A plan approved by the Chicago Board of Education in late May has been causing some controversy. But to proponents, the idea is good as it ensures students have an agenda outlined by the time they are ready to get their hands on their high school diplomas.
Chicago has become the first city in the country to require high school students to either be enrolled in a gap-year program, have a job, be enlisted in the military, or have a college acceptance letter before having access to their diplomas.
While the intentions may be well-meaning, critics suggest that the city doesn't have the means to pull this off.
Chicago Public Schools (CPS) have been struggling with financial issues since 2015, when Mayor Rahm Emanuel had issues paying teacher pensions. As Emanuel struggled to find alternative revenue sources, he found himself stuck, having to turn his back on fiscal responsibility measures that had been adopted in the 1990s.
With the new measure set to impact sophomores readying to graduate in 2020, thousands of young men and women will head to a school guidance counselor for help before they are able to meet the requirements imposed by Emanuel.
Unfortunately, counselors operating from Chicago's poorest areas are oftentimes responsible for up to 400 students each.
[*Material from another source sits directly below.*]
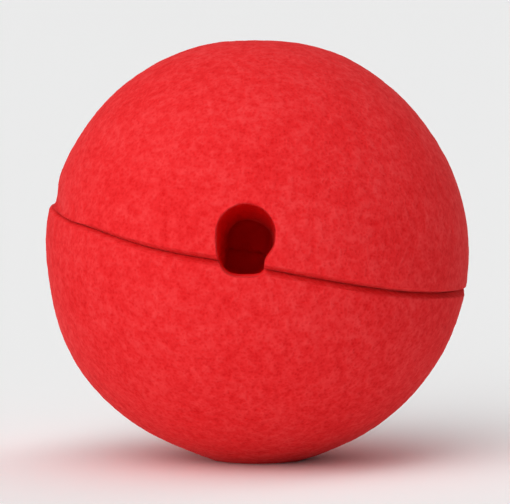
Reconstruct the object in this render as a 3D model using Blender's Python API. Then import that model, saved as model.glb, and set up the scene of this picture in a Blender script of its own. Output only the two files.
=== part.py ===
# Clown nose: a soft sponge foam ball that clips on to a nose. It is one piece of foam, slit to just past its
# middle, with a round hole punched in beside the slit.
# Units are metres and +Z is up. The ball rests on its flat underside with the origin at the middle of that
# flat, and the hole faces -Y. The slit's plane leans down towards +X.
import math

import bmesh
import bpy
from mathutils import Matrix, Vector

# Driving dimensions
BALL_DIAMETER = 0.0500
REST_FLAT_DIAMETER = 0.0110
SLIT_DEPTH = 0.0270
SLIT_END_GAP = 0.0003
SLIT_MOUTH_GAP = 0.0008
LIP_ROUNDING = 0.0006
HOLE_DIAMETER = 0.0072
HOLE_DEPTH = 0.0230
HOLE_BITE_IN_LOWER_LIP = 0.0008
HOLE_LEFT_OF_MIDDLE = 0.0017
SLIT_LEAN = math.radians(11.3)
CUTTER_OVERRUN = 0.0020

# Fineness of the mesh
SEGMENTS = 72
RINGS = 34
RING_CROWDING = 1.6
LIP_STEPS = 4
HOLE_SIDES = 32
MERGE_DISTANCE = 1e-6
SHARP_EDGE = math.radians(35)

FOAM_RED = (0.78, 0.025, 0.03, 1.0)
FOAM_ROUGHNESS = 0.95

# Each heading below is seen from the ball's middle: azimuth 0 is the front, 90 the right, -90 the left, and
# elevation 90 the top. Heights and depths are shares of the ball's radius, and spreads are degrees.

# Broad swells and hollows of the squeezed foam: name, azimuth, elevation, rise, spread
SWELLS = (
    ("upper_left_swell", -90, 60, 0.009, 26),
    ("lower_left_swell", -90, -33, 0.009, 14),
    ("left_hollow", -90, -9, -0.008, 9),
    ("upper_right_swell", 90, 66, 0.006, 11),
    ("right_hollow", 90, 32, -0.006, 17),
    ("underside_bulge", 0, -90, 0.022, 15),
    ("top_hollow", 0, 90, -0.006, 8),
)

# Flats pressed or trimmed into the foam: name, azimuth, elevation, depth, share of the bulge that is left
PRESSED_FLATS = (
    ("lower_left_flat", -90, -66, 0.020, 0.12),
)

# The two lips don't meet squarely: name, side of the slit, azimuth, rise, spread, share of the radius over
# which the rise fades away from the slit
LIPS = (
    ("upper_lip_set_back", 1, -90, -0.026, 24, 0.10),
    ("lower_lip_step", -1, -86, 0.009, 18, 0.16),
    ("upper_lip_ridge", 1, 38, 0.010, 24, 0.07),
)

# The blade wandered: place along the slit and its drop below the slit's plane, both as shares of the radius
BLADE_WANDER = (
    (-1.10, -0.036),
    (-0.86, 0.000),
    (-0.48, 0.020),
    (0.00, 0.004),
    (0.60, 0.003),
    (1.10, -0.016),
)

# Shares of the ball's radius: over the first the uneven lips run into the whole foam behind the slit, and over
# the second the mesh's rings leave the wandering slit and run level
SLIT_END_FADE = 0.1
WANDER_FADE = 0.35

BALL_RADIUS = BALL_DIAMETER / 2
HOLE_RADIUS = HOLE_DIAMETER / 2
HOLE_HEIGHT = HOLE_RADIUS - HOLE_BITE_IN_LOWER_LIP
SLIT_END = -BALL_RADIUS + SLIT_DEPTH
HOLE_END = -BALL_RADIUS + HOLE_DEPTH
CUTTER_REACH = BALL_RADIUS + CUTTER_OVERRUN
LEAN = Matrix.Rotation(SLIT_LEAN, 3, "Y")


def clear_scene():
    for old in list(bpy.data.objects):
        bpy.data.objects.remove(old, do_unlink=True)


def new_collection(name):
    collection = bpy.data.collections.new(name)
    bpy.context.scene.collection.children.link(collection)
    return collection


def new_object(name, mesh_code, collection, parent=None):
    """Turns the bmesh into an object in this collection, with its faces pointing out."""
    bmesh.ops.recalc_face_normals(mesh_code, faces=mesh_code.faces)
    mesh = bpy.data.meshes.new(name)
    mesh_code.to_mesh(mesh)
    mesh_code.free()
    made = bpy.data.objects.new(name, mesh)
    collection.objects.link(made)
    made.parent = parent
    return made


def foam_material():
    """Red polyurethane sponge foam: matt all over, with no shine at all."""
    material = bpy.data.materials.new("red_sponge_foam")
    material.use_nodes = True
    shader = material.node_tree.nodes["Principled BSDF"]
    shader.inputs["Base Color"].default_value = FOAM_RED
    shader.inputs["Roughness"].default_value = FOAM_ROUGHNESS
    shader.inputs["Metallic"].default_value = 0.0
    return material


def heading(azimuth, elevation):
    """Unit vector from the ball's middle towards this azimuth and elevation in degrees."""
    turn = math.radians(azimuth)
    lift = math.radians(elevation)
    return Vector((math.cos(lift) * math.sin(turn), -math.cos(lift) * math.cos(turn), math.sin(lift)))


def swollen_and_pressed(direction):
    """The point of the foam's surface that lies in this direction from the ball's middle."""
    rise = 0.0
    for _, azimuth, elevation, height, spread in SWELLS:
        away = math.degrees(direction.angle(heading(azimuth, elevation)))
        rise += height * math.exp(-((away / spread) ** 2))
    point = direction * BALL_RADIUS * (1 + rise)
    for _, azimuth, elevation, depth, left_over in PRESSED_FLATS:
        facing = heading(azimuth, elevation)
        bulge = point.dot(facing) - BALL_RADIUS * (1 - depth)
        if bulge > 0:
            point -= facing * bulge * (1 - left_over)
    return point


def resting_height():
    """Height of the ball's middle over its resting flat, where the flat has its stated diameter."""
    half_flat = REST_FLAT_DIAMETER / 2
    rim_elevation = -math.degrees(math.acos(half_flat / BALL_RADIUS))
    rim = swollen_and_pressed(heading(0, rim_elevation))
    return math.sqrt(rim.length_squared - half_flat**2)


def eased(share):
    """Smooth step from 0 to 1."""
    share = min(max(share, 0.0), 1.0)
    return share * share * (3 - 2 * share)


def parted(place):
    """1 where the slit parts the lips, falling to 0 in the whole foam behind the slit's end."""
    fade = BALL_RADIUS * SLIT_END_FADE
    return eased((SLIT_END + fade - place) / fade)


def blade_drop(place):
    """How far the cut runs below the slit's plane at this place across the ball, in metres."""
    share = place / BALL_RADIUS
    drop = BLADE_WANDER[0][1]
    for (start, start_drop), (stop, stop_drop) in zip(BLADE_WANDER, BLADE_WANDER[1:]):
        if share > start:
            drop = start_drop + (stop_drop - start_drop) * eased((share - start) / (stop - start))
    return BALL_RADIUS * drop


def lip_rise(point):
    """How far a lip stands proud of the round ball at this point of the slit's own frame, in metres."""
    azimuth = math.degrees(math.atan2(point.x, -point.y))
    over_slit = point.z + blade_drop(point.x)
    rise = 0.0
    for _, lip, middle, height, spread, fade in LIPS:
        if over_slit * lip > SLIT_END_GAP / 2:
            along = math.exp(-(((azimuth - middle) / spread) ** 2))
            up = math.exp(-((over_slit / (BALL_RADIUS * fade)) ** 2))
            rise += height * BALL_RADIUS * along * up
    return rise * parted(point.y)


def crowd_rings(ball):
    """Draws the rings of a round ball towards the slit, where the lips need them."""
    for vertex in ball.verts:
        latitude = math.asin(max(-1.0, min(1.0, vertex.co.z / BALL_RADIUS)))
        share = abs(latitude) / (math.pi / 2)
        crowded = math.copysign(share**RING_CROWDING * math.pi / 2, latitude)
        around = Vector((vertex.co.x, vertex.co.y, 0.0))
        if around.length > 0:
            around.normalize()
        vertex.co = (around * math.cos(crowded) + Vector((0, 0, math.sin(crowded)))) * BALL_RADIUS


def follow_blade(ball):
    """Bends the rings that are near the slit, so that they run along it where the blade wandered."""
    for vertex in ball.verts:
        near = math.exp(-((vertex.co.z / (BALL_RADIUS * WANDER_FADE)) ** 2))
        bent = vertex.co - Vector((0, 0, blade_drop(vertex.co.x) * near))
        vertex.co = bent.normalized() * BALL_RADIUS


def foam_ball(collection, centre):
    """The ball of foam before it is cut: round, with its swells, pressed flats and uneven lips."""
    ball = bmesh.new()
    bmesh.ops.create_uvsphere(ball, u_segments=SEGMENTS, v_segments=RINGS, radius=BALL_RADIUS)
    crowd_rings(ball)
    follow_blade(ball)
    for vertex in ball.verts:
        direction = (LEAN @ vertex.co).normalized()
        point = LEAN.transposed() @ swollen_and_pressed(direction)
        vertex.co = point + point.normalized() * lip_rise(point)
    made = new_object("foam_ball", ball, collection, centre)
    made.data.materials.append(foam_material())
    return made


def blade_profile():
    """Half the slit's thickness against the distance from the ball's middle, flared where the lips round off."""
    rounding_start = BALL_RADIUS - LIP_ROUNDING
    profile = [(0.0, SLIT_MOUTH_GAP / 2)]
    for step in range(LIP_STEPS + 1):
        turn = math.pi / 2 * step / LIP_STEPS
        distance = rounding_start + LIP_ROUNDING * math.sin(turn)
        profile.append((distance, SLIT_MOUTH_GAP / 2 + LIP_ROUNDING * (1 - math.cos(turn))))
    profile.append((CUTTER_REACH, SLIT_MOUTH_GAP / 2 + LIP_ROUNDING + CUTTER_OVERRUN))
    return profile


def openness(place):
    """The slit's gap here as a share of its gap at the mouth: widest at the front, nearly shut where it ends."""
    share = min(max((place + BALL_RADIUS) / SLIT_DEPTH, 0.0), 1.0)
    return 1 - (1 - SLIT_END_GAP / SLIT_MOUTH_GAP) * share**2


def slit_blade(collection, centre):
    """Cutter for the slit: a turned disc with a flared rim, trimmed and thinned where the blade stopped."""
    blade = bmesh.new()
    half = blade_profile()
    # Half a facet round from the ball's own, so that no edge of the one lies along an edge of the other
    start = Matrix.Rotation(math.pi / SEGMENTS, 3, "Z")
    outline = [blade.verts.new(start @ Vector((distance, 0, thick))) for distance, thick in half]
    outline += [blade.verts.new(start @ Vector((distance, 0, -thick))) for distance, thick in reversed(half)]
    edges = [blade.edges.new(pair) for pair in zip(outline, outline[1:])]
    bmesh.ops.spin(
        blade,
        geom=outline + edges,
        axis=(0, 0, 1),
        cent=(0, 0, 0),
        angle=math.tau,
        steps=SEGMENTS,
    )
    bmesh.ops.remove_doubles(blade, verts=blade.verts, dist=MERGE_DISTANCE)
    trim_flat(blade, point=(0, SLIT_END, 0), facing=(0, 1, 0))
    for vertex in blade.verts:
        vertex.co.z = vertex.co.z * openness(vertex.co.y) - blade_drop(vertex.co.x)
    return new_object("slit_blade", blade, collection, centre)


def trim_flat(solid, point, facing):
    """Cuts away what lies past this plane and closes the cut."""
    everything = list(solid.verts) + list(solid.edges) + list(solid.faces)
    cut = bmesh.ops.bisect_plane(
        solid, geom=everything, dist=MERGE_DISTANCE, plane_co=point, plane_no=facing, clear_outer=True
    )
    rim = [item for item in cut["geom_cut"] if isinstance(item, bmesh.types.BMEdge)]
    bmesh.ops.contextual_create(solid, geom=rim)


def nose_punch(name, height, collection, centre, only_below_slit=False):
    """Cutter for the hole: a round punch pushed in from the front, at this height over the slit's plane."""
    punch = bmesh.new()
    length = HOLE_END + CUTTER_REACH
    place = Matrix.Translation((-HOLE_LEFT_OF_MIDDLE, (HOLE_END - CUTTER_REACH) / 2, height))
    bmesh.ops.create_cone(
        punch,
        cap_ends=True,
        segments=HOLE_SIDES,
        radius1=HOLE_RADIUS,
        radius2=HOLE_RADIUS,
        depth=length,
        matrix=place @ Matrix.Rotation(math.pi / 2, 4, "X"),
    )
    if only_below_slit:
        trim_flat(punch, point=(0, 0, 0), facing=(0, 0, 1))
    return new_object(name, punch, collection, centre)


def floor_block(collection):
    """Cutter for the resting flat: everything below Z = 0."""
    block = bmesh.new()
    size = 2 * CUTTER_REACH
    scale = Matrix.Diagonal((size, size, CUTTER_REACH, 1))
    bmesh.ops.create_cube(block, size=1, matrix=Matrix.Translation((0, 0, -CUTTER_REACH / 2)) @ scale)
    return new_object("floor_block", block, collection)


def cut(piece, cutter):
    """Takes the cutter's shape out of the piece, and hides the cutter."""
    modifier = piece.modifiers.new(cutter.name, "BOOLEAN")
    modifier.operation = "DIFFERENCE"
    modifier.solver = "EXACT"
    modifier.object = cutter
    cutter.hide_render = True
    cutter.display_type = "WIRE"


def main():
    clear_scene()
    parts = new_collection("foam_clown_nose")
    cutters = new_collection("cutters")
    centre = bpy.data.objects.new("ball_centre", None)
    centre.location = (0, 0, resting_height())
    centre.rotation_euler = (0, SLIT_LEAN, 0)
    parts.objects.link(centre)
    ball = foam_ball(parts, centre)
    # The hole was punched while the slit was shut, so opening the slit parts it into two, one in each lip.
    opening = SLIT_MOUTH_GAP / 2
    cut(ball, slit_blade(cutters, centre))
    cut(ball, nose_punch("upper_lip_punch", HOLE_HEIGHT + opening, cutters, centre))
    cut(ball, nose_punch("lower_lip_punch", HOLE_HEIGHT - opening, cutters, centre, True))
    cut(ball, floor_block(cutters))
    ball.data.shade_smooth()
    ball.data.set_sharp_from_angle(angle=SHARP_EDGE)


if __name__ == "__main__":
    main()
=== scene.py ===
# Looks of a sponge foam clown nose: a red ball of soft foam, slit to just past its middle, with a round hole
# punched in beside the slit. It rests on a pale studio floor.
# Units are metres and +Z is up. The hole faces -Y, and the slit's plane leans down towards +X.
import math

import bpy
import numpy as np
from bpy.props import FloatProperty, FloatVectorProperty, PointerProperty
from mathutils import Matrix, Vector


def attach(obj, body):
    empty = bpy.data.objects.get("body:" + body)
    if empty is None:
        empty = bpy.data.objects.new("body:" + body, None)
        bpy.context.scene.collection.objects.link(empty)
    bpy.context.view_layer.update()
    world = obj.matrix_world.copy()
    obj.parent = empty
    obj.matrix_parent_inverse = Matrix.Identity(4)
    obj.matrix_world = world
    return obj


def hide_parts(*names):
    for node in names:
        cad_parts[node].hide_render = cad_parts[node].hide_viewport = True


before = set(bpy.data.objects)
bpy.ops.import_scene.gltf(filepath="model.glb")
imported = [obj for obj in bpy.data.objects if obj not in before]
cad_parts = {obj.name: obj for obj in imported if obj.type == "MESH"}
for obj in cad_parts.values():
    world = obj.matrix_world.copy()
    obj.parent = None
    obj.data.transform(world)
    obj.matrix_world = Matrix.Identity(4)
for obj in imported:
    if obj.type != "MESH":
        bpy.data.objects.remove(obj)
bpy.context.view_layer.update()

bl_info = {
    "name": "Sponge foam clown nose",
    "version": (1, 0, 0),
    "blender": (4, 5, 0),
    "location": "3D View > Sidebar > Clown nose",
    "description": "Models a slit and punched ball of red sponge foam, and a pale studio floor under it",
    "category": "Add Mesh",
}

# The node that the modelled ball stands for, and its body
FOAM_NODE = "foam_ball"
FOAM_BODY = "root"

# Each heading below is seen from the ball's middle: azimuth 0 is the front, 90 the right, -90 the left, and
# elevation 90 the top. Heights and depths are shares of the ball's radius, and spreads are degrees.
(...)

As such, students will find themselves lacking the attention and guidance necessary to find what's best for their futures.
With CPS not having the means to hire more counselors, students may not be able to meet the new requirements, and as such, they won't have access to their high school diplomas. Without a diploma, getting into college or obtaining gainful employment become difficult tasks.
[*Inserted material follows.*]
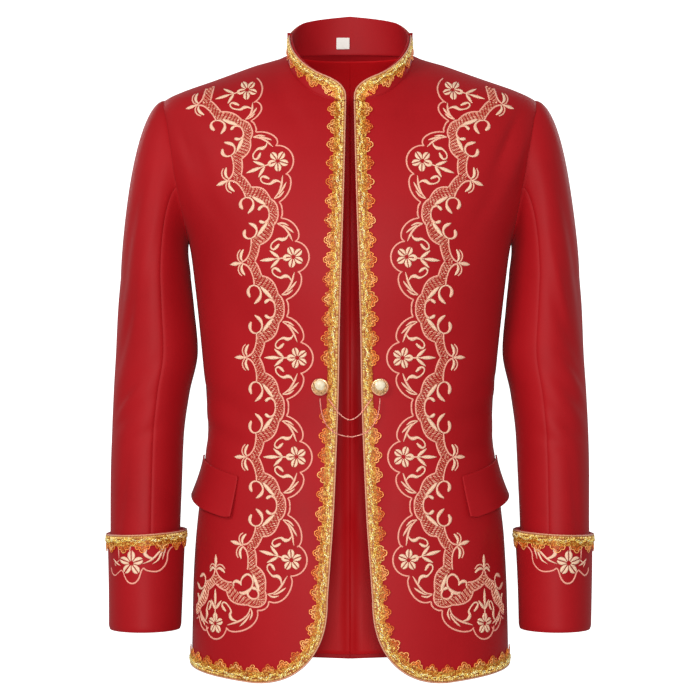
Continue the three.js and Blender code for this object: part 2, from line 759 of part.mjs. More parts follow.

With Chicago still struggling to raise its graduation rates, many cuts had to be made last year after Emanuel found himself strapped for cash. With the implementation of this new plan, students may have even fewer incentives to graduate. After all, without a clear plan for their future, they will never even have access to their diploma anyway, so why bother?
According to Chicago Teachers Union's Karen Lewis, this plan could backfire simply because it doesn't take into account students who are stuck in limbo without access to a degree.
“It sounds good on paper, but the problem is that when you’ve cut the number of counselors in schools, when you’ve cut the kind of services that kids need, who is going to do this work?” she asked. “If you’ve done the work to earn a diploma, then you should get a diploma. Because if you don’t, you are forcing kids into more poverty.”
With Chicago city colleges also in the red, and scarce employment options for those without a high school diploma, many students will be forced to go into the military just to obtain their degrees. This plan leaves students with few choices, and unfortunately, the mayor seems unwilling to understand that reality.